Friday 18 September 2020

My heroes: Leutnant Werner Voss (German Air Service) 1897-1917

For this post I thought I would do something a bit different and publish a little essay I first wrote nearly 17 years ago, on the 23rd November 2003.  Done purely for my own personal enjoyment (long before I became aware of such a thing as blogging) and to keep my writing - and handwriting, it originally having been handwritten - skills from college honed, it was one of two pieces I composed for a planned series based on people I considered my heroes and which features as its subject one of my abiding interests - aerial warfare in the First World War.  I'm on a particular kick in that direction at the moment and as it happens to be close to the 103rd anniversary of this chap's death on the 23rd September 1917 I thought it would be quite apposite to give it the light of day here (and possibly continue the series in future).  So without further ado I give you:

Leutnant Werner Voss (German Air Service),
13th April 1897 - 23rd September 1917

source - Wikipædia

To some people, my choosing as a hero a man responsible for shooting down so many aircraft and sending many gallant Allied pilots to their deaths during the First World War may be seen as odd and unpatriotic.  However I hold many Allied fighter pilots in equally high regard; [Lanoe] Hawker, [Louis] Strange, [James] McCudden, [Arthur] Rhys-Davids and [Albert] Ball to name but a few.  In fact, I have the greatest respect and admiration for all the pilots of both air services, British and German, who took part in those early aerial combats.  Voss’s story in particular, though, is the stuff of legend.

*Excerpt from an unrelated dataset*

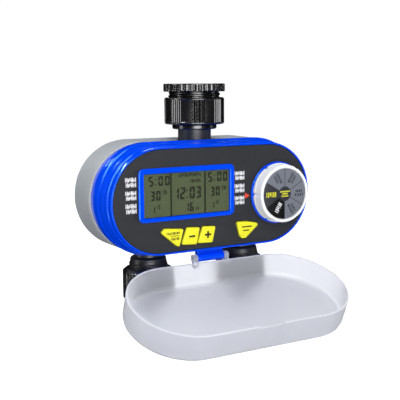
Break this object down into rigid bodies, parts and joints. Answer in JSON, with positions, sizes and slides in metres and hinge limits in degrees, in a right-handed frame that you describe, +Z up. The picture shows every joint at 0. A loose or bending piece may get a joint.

I do not intend to go into great detail regarding Voss's military career, but merely give a brief résumé of his war service up until the awe-inspiring dogfight in which he died.

Voss was only sixteen when the war began in 1914, but he managed to join the German cavalry (Uhlans) and saw action against the Russians on the Eastern Front (later earning him the nickname "The Krefeld Hussar").  The Eastern Front was a notoriously tough battlefield (though not nearly as hellish as the Western Front) being a snow-covered frozen wasteland, with no trench system to speak of; attack and counter-attack alike being constantly made by either side's cavalry.  For a 16-year-old to be mixed up in this kind of warfare is quite impressive.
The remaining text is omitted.